The following is not meant to be legal advice. 

Highlights of the Internal Revenue Service (IRS) issued Final Regulations on April 10, 2007 governing deferred compensation plans under Code Section 409A (“409A”) include: 

The Final Regulations expand the ability to extend the exercise period of a stock option following termination of employment.  

For public companies, the Final Regulations enhance the ability to pay severance to certain key employees within the six-month period after termination.  Public companies will need to identify specified employees in advance in order to comply with requirements.  

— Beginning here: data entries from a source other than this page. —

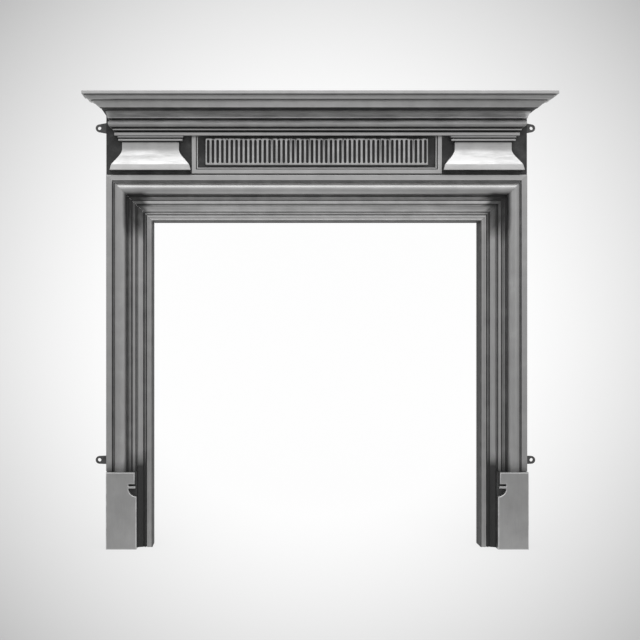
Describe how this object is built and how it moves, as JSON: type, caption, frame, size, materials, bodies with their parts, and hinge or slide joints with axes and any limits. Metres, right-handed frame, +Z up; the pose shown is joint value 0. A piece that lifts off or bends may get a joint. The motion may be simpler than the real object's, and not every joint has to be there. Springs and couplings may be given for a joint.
{
  "type": "fire surround",
  "caption": "Cast iron fire surround with moulded legs and lintel mitred round an open hearth, a fluted frieze between flared blocks, and a moulded mantel shelf.",
  "frame": {"origin": "on the floor, in the middle of the surround's width and of its depth from the wall to the shelf's front edge", "axes": "+X to the right as seen from the room, -Y out of the wall towards the room, +Z up"},
  "size_m": [1.258, 0.195, 1.2363],
  "materials": {
    "polished_iron": "polished and blackleaded, satin, darker in the recesses",
    "black_iron": "blackened, dull, as cast",
    "steel_fixings": "dull"
  },
  "bodies": {
    "root": {"mantel_shelf": "polished_iron", "frieze": "polished_iron", "fluted_panel": "polished_iron", "lintel": "polished_iron", "left_leg": "polished_iron", "right_leg": "polished_iron", "left_plinth": "polished_iron", "right_plinth": "polished_iron", "left_corner_block": "polished_iron", "right_corner_block": "polished_iron", "upper_left_lug": "black_iron", "upper_right_lug": "black_iron", "lower_left_lug": "black_iron", "lower_right_lug": "black_iron", "upper_left_lug_bolt": "steel_fixings", "upper_right_lug_bolt": "steel_fixings", "lower_left_lug_bolt": "steel_fixings", "lower_right_lug_bolt": "steel_fixings", "shelf_bolt_1": "steel_fixings", "shelf_bolt_2": "steel_fixings", "shelf_bolt_3": "steel_fixings", "shelf_bolt_4": "steel_fixings", "frieze_bolt_1": "steel_fixings", "frieze_bolt_2": "steel_fixings", "frieze_bolt_3": "steel_fixings", "frieze_bolt_4": "steel_fixings", "frieze_nut_1": "steel_fixings", "frieze_nut_2": "steel_fixings", "frieze_nut_3": "steel_fixings", "frieze_nut_4": "steel_fixings", "left_mitre_bolt_1": "steel_fixings", "left_mitre_bolt_2": "steel_fixings", "right_mitre_bolt_1": "steel_fixings", "right_mitre_bolt_2": "steel_fixings", "left_mitre_nut_1": "steel_fixings", "left_mitre_nut_2": "steel_fixings", "right_mitre_nut_1": "steel_fixings", "right_mitre_nut_2": "steel_fixings", "panel_nut_1": "steel_fixings", "panel_nut_2": "steel_fixings", "panel_nut_3": "steel_fixings", "panel_nut_4": "steel_fixings", "block_nut_1": "steel_fixings", "block_nut_2": "steel_fixings", "block_nut_3": "steel_fixings", "block_nut_4": "steel_fixings", "left_plinth_nut_1": "steel_fixings", "left_plinth_nut_2": "steel_fixings", "right_plinth_nut_1": "steel_fixings", "right_plinth_nut_2": "steel_fixings"}
  },
  "joints": []
}
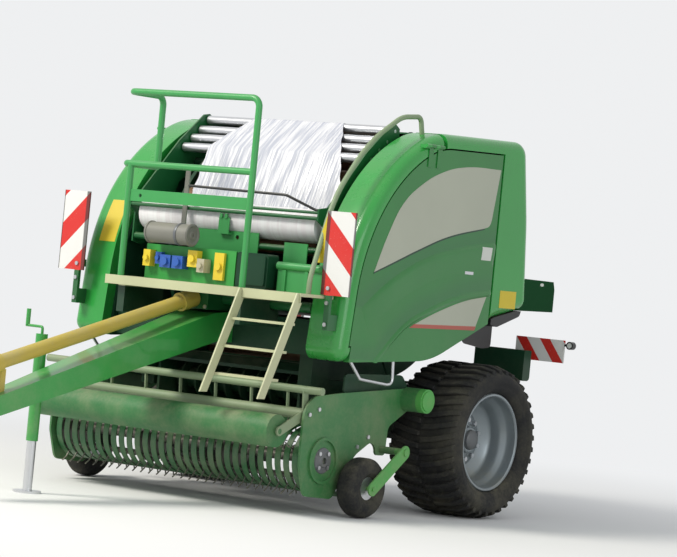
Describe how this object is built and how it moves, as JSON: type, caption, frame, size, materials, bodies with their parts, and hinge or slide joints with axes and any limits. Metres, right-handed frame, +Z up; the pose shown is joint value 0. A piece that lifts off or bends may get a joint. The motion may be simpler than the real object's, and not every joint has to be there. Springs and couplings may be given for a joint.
{
  "type": "towed round baler",
  "caption": "Towed round baler with tined pickup, roller chamber, tailgate, side doors, film wrapping platform, ladder and parking jack.",
  "frame": {"origin": "on the ground, under the middle of the machine, on its centre line", "axes": "+Z up, +Y to the tailgate, -Y to the tow eye, +X to the machine's left side"},
  "size_m": [2.88, 4.9, 2.6785],
  "materials": {
    "green_paint": "vivid mid green gloss paint",
    "dark_green_paint": "dark green satin paint of the frame",
    "black_paint": "black satin paint",
    "bright_steel": "bright zinc-plated steel",
    "roller_steel": "worn rolled steel",
    "rim_silver": "silver grey paint",
    "tyre": "dusty black rubber",
    "film": "white stretch film",
    "board": "white board with red diagonal stripes",
    "yellow_plastic": "yellow plastic guard",
    "grey_plastic": "grey plastic",
    "lamp": "red and clear lamp lens"
  },
  "bodies": {
    "frame": {"axle_beam": "dark_green_paint", "bale_ramp": "black_paint", "canister": "grey_plastic", "chassis_frame": "dark_green_paint", "control_box": "dark_green_paint", "drawbar": "green_paint", "driveline": "yellow_plastic", "film_cradle": "green_paint", "film_rod": "black_paint", "film_roll": "film", "film_web": "film", "front_arch": "green_paint", "front_boards": "board", "front_rollers": "roller_steel", "front_walls": "dark_green_paint", "gearbox": "dark_green_paint", "grab_rail": "green_paint", "guard_rail": "green_paint", "guide_rollers": "bright_steel", "jack_tube": "green_paint", "ladder": "green_paint", "platform": "green_paint", "rear_boards": "board", "rear_lamps": "lamp", "roll_bracket": "green_paint", "rotor_housing": "dark_green_paint", "side_box": "green_paint", "toe_board": "green_paint", "tow_eye": "bright_steel", "valve_block": "yellow_plastic"},
    "tailgate": {"tailgate_walls": "dark_green_paint", "tailgate_rollers": "roller_steel", "tailgate_skin": "green_paint", "tail_arch": "green_paint", "tailgate_bumper": "dark_green_paint", "tailgate_edge": "black_paint"},
    "door_left": {"door_left": "green_paint", "door_left_handle": "bright_steel"},
    "door_right": {"door_right": "green_paint", "door_right_handle": "bright_steel"},
    "wheel_left": {"wheel_left_tyre": "tyre", "wheel_left_rim": "rim_silver"},
    "wheel_right": {"wheel_right_tyre": "tyre", "wheel_right_rim": "rim_silver"},
    "pickup": {"pickup_frame": "green_paint", "pickup_strippers": "green_paint", "wind_guard": "green_paint"},
    "pickup_reel": {"pickup_reel": "roller_steel"},
    "crop_roller": {"crop_roller": "green_paint"},
    "gauge_wheel_left": {"gauge_wheel_left": "tyre"},
    "gauge_wheel_right": {"gauge_wheel_right": "tyre"},
    "jack_leg": {"jack_leg": "bright_steel"}
  },
  "joints": [
    {"name": "wheel_left_spin", "type": "hinge", "parent": "frame", "child": "wheel_left", "pos_m": [1.095, 1.48, 0.525], "axis": [1, 0, 0], "continuous": true},
    {"name": "wheel_right_spin", "type": "hinge", "parent": "frame", "child": "wheel_right", "pos_m": [-1.095, 1.48, 0.525], "axis": [1, 0, 0], "continuous": true},
    {"name": "tailgate_hinge", "type": "hinge", "parent": "frame", "child": "tailgate", "pos_m": [0, 0.88, 2.53], "axis": [1, 0, 0], "range_deg": [0, 60]},
    {"name": "door_left_hinge", "type": "hinge", "parent": "frame", "child": "door_left", "pos_m": [1.165, 0.78, 2.47], "axis": [0, -1, 0], "range_deg": [0, 70]},
    {"name": "door_right_hinge", "type": "hinge", "parent": "frame", "child": "door_right", "pos_m": [-1.165, 0.78, 2.47], "axis": [0, 1, 0], "range_deg": [0, 70]},
    {"name": "pickup_lift", "type": "hinge", "parent": "frame", "child": "pickup", "pos_m": [0, 0.8, 0.78], "axis": [-1, 0, 0], "range_deg": [0, 8]},
    {"name": "reel_spin", "type": "hinge", "parent": "pickup", "child": "pickup_reel", "pos_m": [0, -0.07, 0.36], "axis": [1, 0, 0], "continuous": true},
    {"name": "crop_roller_spin", "type": "hinge", "parent": "pickup", "child": "crop_roller", "pos_m": [0, -0.505, 0.54], "axis": [1, 0, 0], "continuous": true},
    {"name": "gauge_left_spin", "type": "hinge", "parent": "pickup", "child": "gauge_wheel_left", "pos_m": [1.183, 0.235, 0.199], "axis": [1, 0, 0], "continuous": true},
    {"name": "gauge_right_spin", "type": "hinge", "parent": "pickup", "child": "gauge_wheel_right", "pos_m": [-1.183, 0.235, 0.199], "axis": [1, 0, 0], "continuous": true},
    {"name": "jack_slide", "type": "slide", "parent": "frame", "child": "jack_leg", "axis": [0, 0, 1], "range_m": [0, 0.3]}
  ]
}
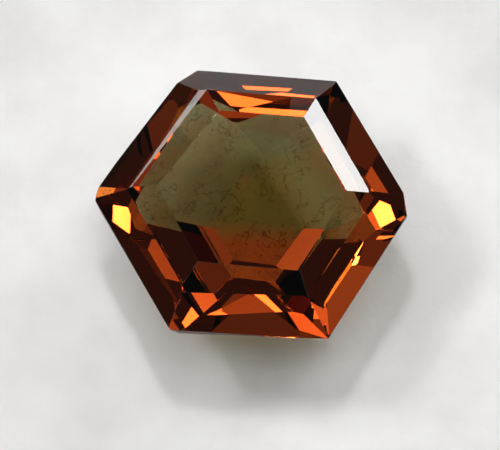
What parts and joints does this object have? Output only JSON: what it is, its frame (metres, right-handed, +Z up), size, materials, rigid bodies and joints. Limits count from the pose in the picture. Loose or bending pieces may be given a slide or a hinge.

Discount stock options are subject to Section 409A because the price is not equal to the FMV on the date of grant.  This is different from ISOs and Nonqualified stock options granted with a FMV exercise price, which is generally not subject to Section 409A. 

 

For private companies, they may have issue with valuation for any reasonable valuation method may be used to determine the FMV of the stock but use of certain methods create a presumption of reasonableness.  A written report by someone needs to be by someone with knowledge in doing valuations, and a type of report that a reasonable person would rely on.  The person conducting the report should have 5 years of experience in the industry.  For private companies, the report cannot be relied on if in 3 months of the report, a company plans to have a change of control, or in 6 months, the company plans a IPO.  For venture funding, the company is better off getting an independent appraisal because venture capitalists do not like the liability of wrong price determinations.

The Final Regulations are effective as of April 17, 2007, with transition rules making January 1, 2008 the compliance date.  Full documentary compliance is required by December 31, 2007.  Section 409A was a response to abusive deferred compensation arrangements.